で、次は、シンボリックアイコン作り。ホテルを経験した方々が、あるいはまだ利用したことがなくてホテルのサイトや広告などを見て検討しているターゲット層が、口コミ・話題・写真・動画・投稿などしやすいように、シンボリック・アイコンを作る。人間はほぼ視覚で生きている。だから視覚に訴えられるものが望ましいが、視覚的じゃない場合はそれを視覚化する。ロゴとか、ブランドネームとか。わかりやすくは昔流行った(?)ウェスティンのヘブンリーベッドのような類。

なので、整理すると:

1.止血策:
既存客をベースとした既存のオペレーション(あるいは”ちょっと”した投資で)アップセル、どこまで止血できるかを考える・実行する。ただ、下の3.を優先的に進めるんだ!となったら、それとカニバル可能性もあるので、その覚悟がある場合は、1が劣後もありと言えばあり。。。リーダーの想いと会社のキャッシュの余裕次第ですかしらね。

2.既存タッチポイント分析(こりゃダメ!を正す):
ホテルとしての最低限を満たしていないタッチポイントの有無を網羅的に探し、改善する。①:外部のチェック、②:社内従業員の経験・思い、それに③:口コミ

3.高単価層の獲得を目指すTP2(STP✕TP)+カスタマージャーニー:
他のより高い単価を払う客層を取り込むための、STP(ペルソナ含む)を定義し、その定義に基づくデザインガイドラインで既存タッチポイントを変化させる。なお、それが既存のビジネスユース客に「嫌悪」を思わせない、ことはチェックが必要(ビジネスユース客に調査)。ビジネスユースは、「嫌悪」を生まない限り、立地と価格とホテルとしての基本的なことが問題なければ来てくれる。

4.シンボリック・アイコン作り:
上記の3と平行してもいいけど、大概は全般的に出来上がってから作る方が無難。差別化要素が上手く作れない場合のリカバリーや、3.が出来上がってからの状態での既存客・潜在客(主要ターゲット、他)へのアンケートから気づくこともあるので。このホテルを代表するこれだ!のシンボリック・アイコン(差別化のアイコン)を創出できたら良い。

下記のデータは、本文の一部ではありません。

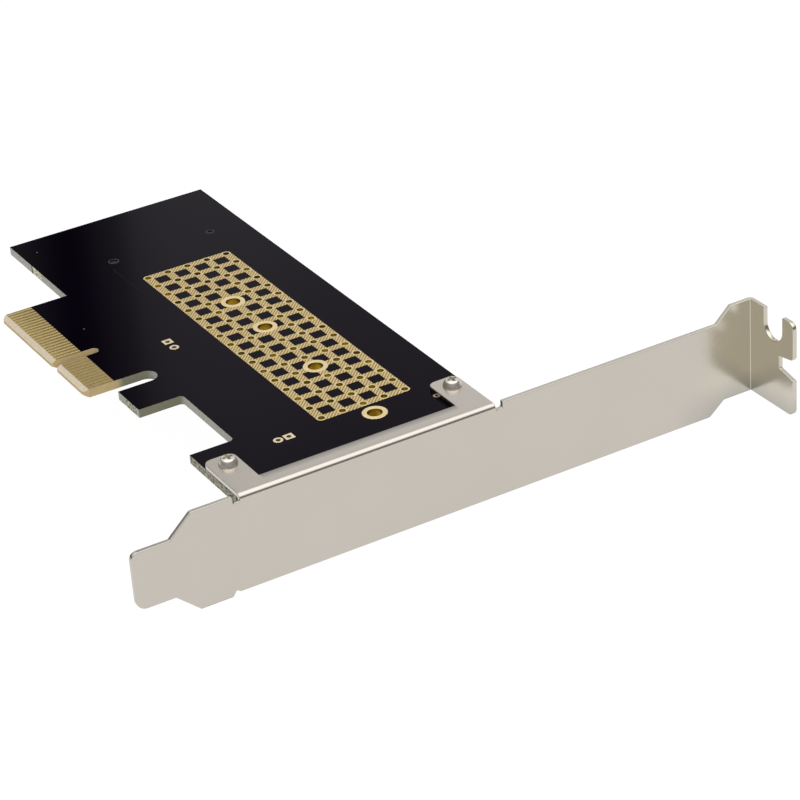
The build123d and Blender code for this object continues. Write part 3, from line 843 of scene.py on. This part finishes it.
class CARD_OT_screws(bpy.types.Operator):
    """Turn the two pan-head screws with their cross recesses and the threads below the nuts"""

    bl_idname = "card.screws"
    bl_label = "Bracket screws"

    def execute(self, context):
        sizes, colours = settings()
        low, high = (Vector(corner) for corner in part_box("bracket_screws"))
        head_r = (high.y - low.y) / 2
        seat = BOARD_HIGH.z + SHEET
        head_h = high.z - seat
        shank = 1.0 * MM
        root = 0.8 * MM
        pitch = 0.4 * MM
        lead = 0.2 * MM
        profile = [(root * 0.6, low.z), (shank, low.z + lead)]
        for turn in range(sizes.thread_turns + 4):
            base = low.z + lead + turn * pitch
            profile += [(root, base + pitch / 2), (shank, base + pitch)]
        profile += [(shank, seat)]
        profile += [(head_r * across, seat + head_h * rise) for across, rise in HEAD_PROFILE]
        screw = lathe("screw", profile, 64)
        pick(screw)
        bpy.ops.object.mode_set(mode="EDIT")
        bpy.ops.mesh.select_all(action="DESELECT")
        bpy.ops.mesh.select_non_manifold()
        bpy.ops.mesh.edge_face_add()
        bpy.ops.object.mode_set(mode="OBJECT")
        tidy_mesh(screw, 0.0005 * MM)
        reach, wide, depth = 1.05 * MM, 0.28 * MM, 0.75 * MM
        for quarter in range(2):
            wing = box("wing", (-reach, -wide, high.z - depth), (reach, wide, high.z + 0.3 * MM))
            select_edges(wing, lambda a, b: max(a.z, b.z) < high.z - depth / 2)
            bpy.ops.transform.resize(value=(0.5, 0.6, 1.0), center_override=(0, 0, high.z - depth))
            bpy.ops.mesh.select_all(action="SELECT")
            bpy.ops.transform.rotate(value=math.pi / 2 * quarter, orient_axis="Z", center_override=(0, 0, 0))
            bpy.ops.object.mode_set(mode="OBJECT")
            cut(screw, wing)
        places = [Vector((x, (low.y + high.y) / 2, 0.0)) for x in (low.x + head_r, high.x - head_r)]
        screws = copies(screw, places, "pan_head_screws")
        smooth(screws, 28.0)
        coat(screws, nickel_material("screw_nickel", colours.bright_nickel, 0.32, 3200.0))
        ride(screws, "screw_plating", "bracket_screws")
        return {"FINISHED"}


class CARD_OT_nuts(bpy.types.Operator):
    """Chamfer the corners of the two hexagon nuts"""

    bl_idname = "card.nuts"
    bl_label = "Bracket nuts"

    def execute(self, context):
        _, colours = settings()
        nuts = dressed("bracket_nuts", "hexagon_nuts")
        modify(nuts, "BEVEL", width=0.12 * MM, segments=2, limit_method="ANGLE",
               angle_limit=math.radians(40), use_clamp_overlap=False)
        smooth(nuts, 30.0)
        coat(nuts, nickel_material("nut_nickel", shade(colours.bright_nickel, 0.9), 0.24, 2600.0))
        ride(nuts, "nut_plating", "bracket_nuts")
        return {"FINISHED"}


class CARD_OT_socket(bpy.types.Operator):
    """Finish the module socket's housing, terminals and hold-down tabs"""

    bl_idname = "card.socket"
    bl_label = "Module socket"

    def execute(self, context):
        _, colours = settings()
        housing = dressed("socket_housing", "moulded_housing")
        modify(housing, "BEVEL", width=0.06 * MM, segments=2, limit_method="ANGLE",
               angle_limit=math.radians(40), use_clamp_overlap=True)
        smooth(housing, 30.0)
        coat(housing, plastic_material("housing_plastic", (0.018, 0.018, 0.021), 0.6, level=0.12))
        ride(housing, "housing_plastic", "socket_housing")
        gold = gold_material("terminal_gold", colours.bright_gold, 0.24)
        coat(NODES["socket_upper_terminals"], gold)
        coat(NODES["socket_lower_terminals"], gold)
        coat(NODES["socket_hold_downs"], gold_material("tin_plate", colours.tin, 0.38))
        return {"FINISHED"}


class CARD_OT_chips(bpy.types.Operator):
    """Finish the small surface-mounted capacitors and resistors"""

    bl_idname = "card.chips"
    bl_label = "Capacitors and resistors"

    def execute(self, context):
        _, colours = settings()
        ceramic = plastic_material("fired_ceramic", (0.22, 0.13, 0.075), 0.5, 2600.0)
        glaze = plastic_material("resistor_glaze", (0.012, 0.012, 0.014), 0.3, 2600.0)
        solder = gold_material("chip_tin", colours.tin, 0.33)
        for node, finish in (
            ("bulk_capacitor_bodies", ceramic), ("small_capacitor_bodies", ceramic), ("resistor_bodies", glaze),
            ("bulk_capacitor_ends", solder), ("small_capacitor_ends", solder), ("resistor_ends", solder),
        ):
            coat(NODES[node], finish)
        return {"FINISHED"}


class CARD_OT_stage(bpy.types.Operator):
    """Set the floor, the soft lights, the white surroundings and the camera"""

    bl_idname = "card.stage"
    bl_label = "Stage, lights and camera"
    focal_pixels = 2921.09
    frame_pixels = 800.0
    soft_light = 0.6
    # Degrees above the horizon or of bearing, and how bright metal mirrors the room there
    before_levels = ((0, 0.2), (24, 0.22), (30, 0.5), (39, 1.2), (47, 1.85), (90, 1.85))
    behind_levels = ((0, 0.4), (20, 0.98), (29, 0.97), (37, 0.7), (47, 0.85), (55, 0.85), (60, 1.2), (64, 1.85),
                     (90, 1.85))
    turn_levels = ((15, 1.0), (17, 1.0), (20.5, 0.45), (20.8, 0.36), (21.0, 0.25), (21.2, 0.19), (21.4, 0.09),
                   (21.6, 0.03), (21.9, 0.03), (22.1, 0.06), (22.3, 0.17), (22.55, 0.29), (22.8, 0.35), (23.0, 0.46),
                   (23.2, 0.85), (24, 1.05), (25.2, 1.1), (27.5, 0.97), (28.2, 0.95), (30, 0.95))
    corner_level = 0.15

    def execute(self, context):
        scene = context.scene
        scene.view_settings.view_transform = "Standard"
        self.floor()
        self.surroundings(scene)
        self.lamp("overhead", (0.05, -0.05, 0.75), (0.04, -0.02, 0.0), 0.9, 4.0)
        self.lamp("front", (-0.25, -0.8, 0.35), (0.04, -0.04, 0.0), 0.6, 2.5)
        self.camera(scene)
        return {"FINISHED"}

    def floor(self):
        deselect()
        bpy.ops.mesh.primitive_plane_add(size=6.0, location=(0, 0, cad_bounds[0][2] - 0.1 * MM))
        floor = new_piece("floor")
        settle(floor)
        shader = Shader("floor_paper")
        tone = shader.mix(shader.noise(3.0), (0.96, 0.96, 0.96), (0.98, 0.98, 0.98))
        shader.finish(Base_Color=tone, Roughness=0.9, Specular_IOR_Level=0.1)
        output = shader.tree.nodes["Material Output"]
        rays = shader.add("ShaderNodeLightPath").outputs
        glow = shader.add("ShaderNodeEmission", {"Color": (1, 1, 1), "Strength": 1.03}).outputs["Emission"]
        seen = shader.math("MAXIMUM", rays["Is Camera Ray"],
                           shader.math("MAXIMUM", rays["Is Glossy Ray"], rays["Is Transmission Ray"]))
        share = shader.math("MULTIPLY", seen, 0.955)
        blend = shader.add("ShaderNodeMixShader", {"Fac": share})
        shader.put(shader.surface.outputs["BSDF"], blend.inputs[1])
        shader.put(glow, blend.inputs[2])
        shader.put(blend.outputs["Shader"], output.inputs["Surface"])
        coat(floor, shader.material)

    def surroundings(self, scene):
        world = bpy.data.worlds.new("white_room")
        scene.world = world
        world.use_nodes = True
        room = Nodes(world.node_tree)
        rays = room.add("ShaderNodeLightPath").outputs
        seen = room.math("MAXIMUM", rays["Is Camera Ray"], rays["Is Transmission Ray"])
        mirrored = room.span(rays["Is Glossy Ray"], 0.0, 1.0, self.soft_light, self.room_seen_in_metal(room))
        strength = room.span(seen, 0.0, 1.0, mirrored, 1.0)
        room.put(strength, world.node_tree.nodes["Background"].inputs["Strength"])
        room.put((1.0, 1.0, 1.0), world.node_tree.nodes["Background"].inputs["Color"])

    def room_seen_in_metal(self, room):
        """Softbox overhead, a dark strip before the table, a dim post in the white wall behind and a dark corner"""
        x, y, z = room.axes(room.add("ShaderNodeTexCoord").outputs["Generated"])
        rise = room.math("DEGREES", room.math("ARCSINE", z))
        turn = room.math("DEGREES", room.math("ARCTAN2", x, y))
        before = room.levels(rise, 0.0, 90.0, self.before_levels)
        behind = room.levels(rise, 0.0, 90.0, self.behind_levels)
        wall = room.levels(turn, 15.0, 30.0, self.turn_levels)
        low_wall = room.math("MULTIPLY", behind, room.span(rise, 40.0, 52.0, wall, 1.0))
        corner = room.math("MULTIPLY", room.span(turn, -5.0, 10.0, 1.0, 0.0), room.span(rise, 22.0, 30.0, 1.0, 0.0))
        back = room.span(corner, 0.0, 1.0, low_wall, self.corner_level)
        return room.span(y, -0.2, 0.25, before, back)

    def lamp(self, name, place, target, size, power):
        data = bpy.data.lights.new(name, "AREA")
        data.shape = "DISK"
        data.size = size
        data.energy = power
        lamp = bpy.data.objects.new(name, data)
        lamp.location = place
        lamp.rotation_euler = (Vector(target) - Vector(place)).to_track_quat("-Z", "Y").to_euler()
        lamp.visible_glossy = False
        bpy.context.collection.objects.link(lamp)

    def camera(self, scene):
        azimuth, elevation, roll = math.radians(-28.707), math.radians(29.204), math.radians(-4.274)
        target = Vector((41.972, -46.378, 0.0)) * MM
        distance = 485.83 * MM
        forward = Vector((-math.sin(azimuth) * math.cos(elevation),
                          math.cos(azimuth) * math.cos(elevation), -math.sin(elevation)))
        level = forward.cross(Vector((0, 0, 1))).normalized()
        right = Matrix.Rotation(-roll, 3, forward) @ level
        up = right.cross(forward)
        data = bpy.data.cameras.new("photo_camera")
        data.sensor_width = 36.0
        data.lens = self.focal_pixels / self.frame_pixels * data.sensor_width
        data.clip_start = 0.01
        camera = bpy.data.objects.new("photo_camera", data)
        turn = Matrix((right, up, -forward)).transposed()
        camera.matrix_world = Matrix.Translation(target - forward * distance) @ turn.to_4x4()
        bpy.context.collection.objects.link(camera)
        scene.camera = camera


class CARD_PT_panel(bpy.types.Panel):
    """Lists the card's sizes, colours and steps"""

    bl_label = "Adapter card"
    bl_idname = "CARD_PT_panel"
    bl_space_type = "VIEW_3D"
    bl_region_type = "UI"
    bl_category = "Adapter card"

    def draw(self, context):
        for group in settings():
            for name in group.bl_rna.properties.keys():
                if name not in ("rna_type", "name"):
                    self.layout.prop(group, name)
        for step in STEPS:
            self.layout.operator(step.bl_idname)


STEPS = (CARD_OT_board, CARD_OT_copper_fields, CARD_OT_plated_holes, CARD_OT_contacts, CARD_OT_bracket,
         CARD_OT_screws, CARD_OT_nuts, CARD_OT_socket, CARD_OT_chips, CARD_OT_stage)
CLASSES = (CardSizes, CardColours, *STEPS, CARD_PT_panel)


def register():
    for item in CLASSES:
        bpy.utils.register_class(item)
    bpy.types.Scene.card_sizes = PointerProperty(type=CardSizes)
    bpy.types.Scene.card_colours = PointerProperty(type=CardColours)


def unregister():
    del bpy.types.Scene.card_colours
    del bpy.types.Scene.card_sizes
    for item in reversed(CLASSES):
        bpy.utils.unregister_class(item)


def main():
    register()
    bpy.ops.card.board()
    bpy.ops.card.copper_fields()
    bpy.ops.card.plated_holes()
    bpy.ops.card.contacts()
    bpy.ops.card.bracket()
    bpy.ops.card.screws()
    bpy.ops.card.nuts()
    bpy.ops.card.socket()
    bpy.ops.card.chips()
    bpy.ops.card.stage()


if __name__ == "__main__":
    main()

なんて話をした。のですが、まぁ、普通にとっても居心地の良いホテルでした。お客さんたくさん増えるといいなぁ。。。

今日のベターアイデア:
ビジネスでは、アレもコレも症候群はあまり良くないですね。取捨選択。勇気を持って絞り込む。地球が回っている限り時間は無限だけど、人が持つ時間は有限。お金などのリソースも有限。棚卸しは満遍なく網羅的にして。考慮すべき選択肢はアレコレあっても、やるのは絞りたい。順番をつけたい。一石二鳥は無いですね。二兎追う者は一兎も得ずかしら。